Financial KPIs were also an important consideration before, during, and after the partnership. At the front end, Guidance’s expert ecommerce team was able to show K-Swiss the projected financial benefits of the Shopify Plus migration. Since Guidance has partnered with other large enterprise brands, they were able to show proven examples of how the migration would not only bring more sales to the websites, but also bring down internal cost by simplifying the backend management for the K-Swiss team. Since reducing costs was a primary goal for K-Swiss, knowing that they were avoiding increased expenses and saving their team management time, these financial KPIs were influential in the decision to go forward with the partnership.
Key performance Indicators are an extremely important and useful tool to businesses looking to expand their capabilities and services strategically with the least amount of risk possible. Making sure to utilize them to assess partnership performance will keep you on a clear path towards your goals.
To read more about this partnership, visit our K-Swiss Case Study.
These considerations are only a partial list of the things partners need to discuss ahead of time and measure on an ongoing basis. There are various schools of thought when it comes to partnership assessments; however, regardless of the approach what’s most important is that you are measuring at all.

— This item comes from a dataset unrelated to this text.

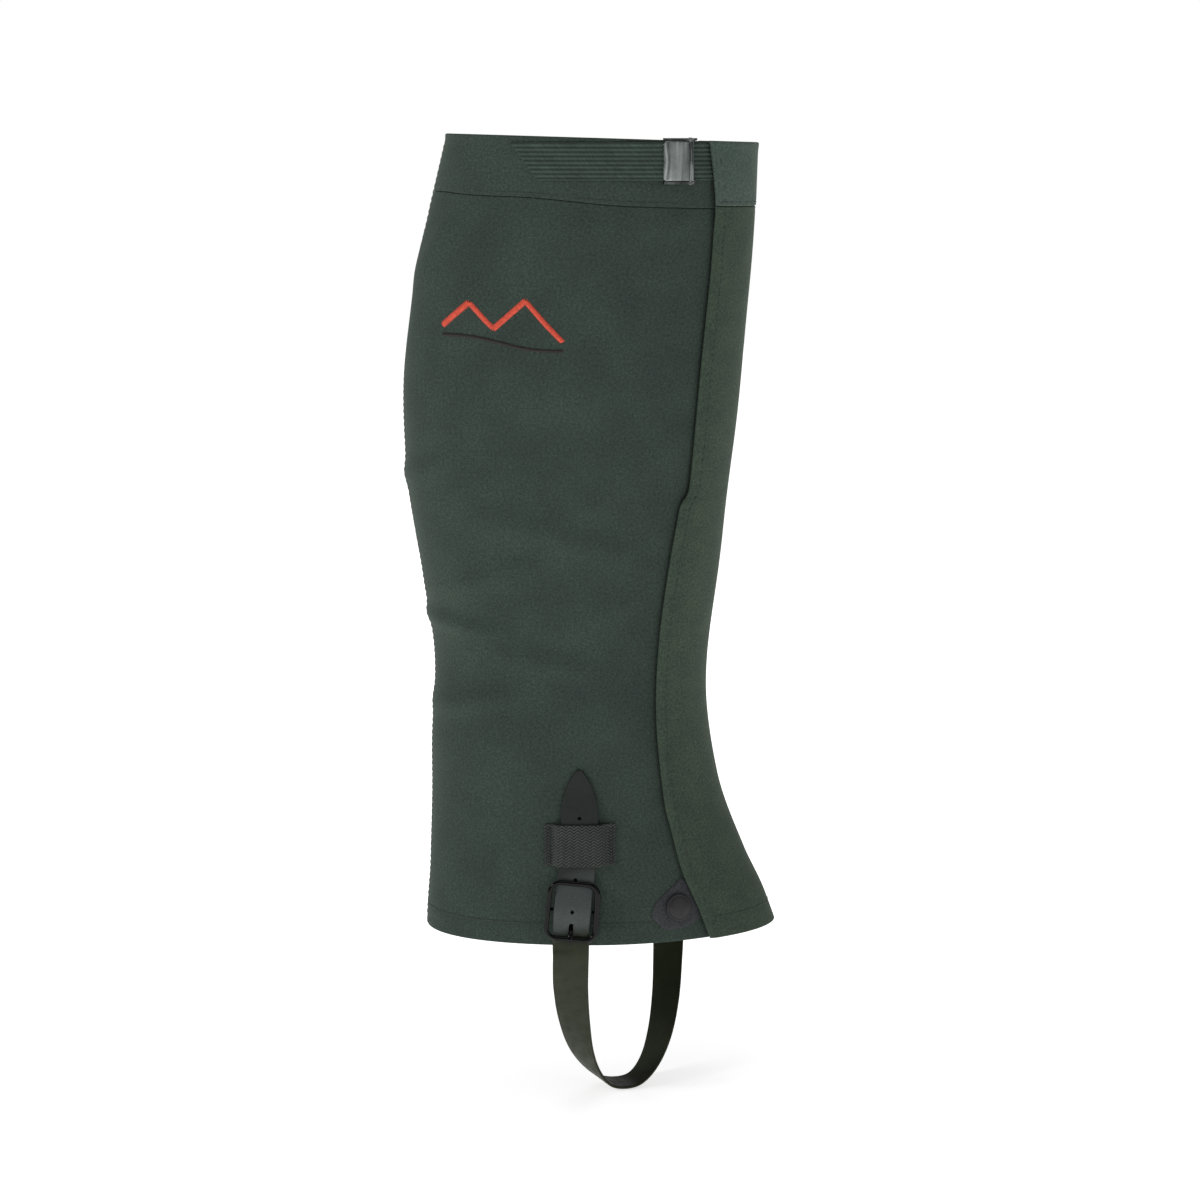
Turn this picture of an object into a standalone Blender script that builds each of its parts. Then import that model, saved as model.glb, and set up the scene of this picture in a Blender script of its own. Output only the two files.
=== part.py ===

Ideally, establishing KPIs for your partnerships should help you work more effectively with them. It takes effort, discipline, and careful planning to get two cultures coordinated so they work together seamlessly towards shared goals.
Documentation, benchmarks, and periodic measurement builds trust, fosters transparency, and helps keep everyone on the same page. Giving thought to the KPI ahead of time will help ensure your partnerships are productive and carry less risk.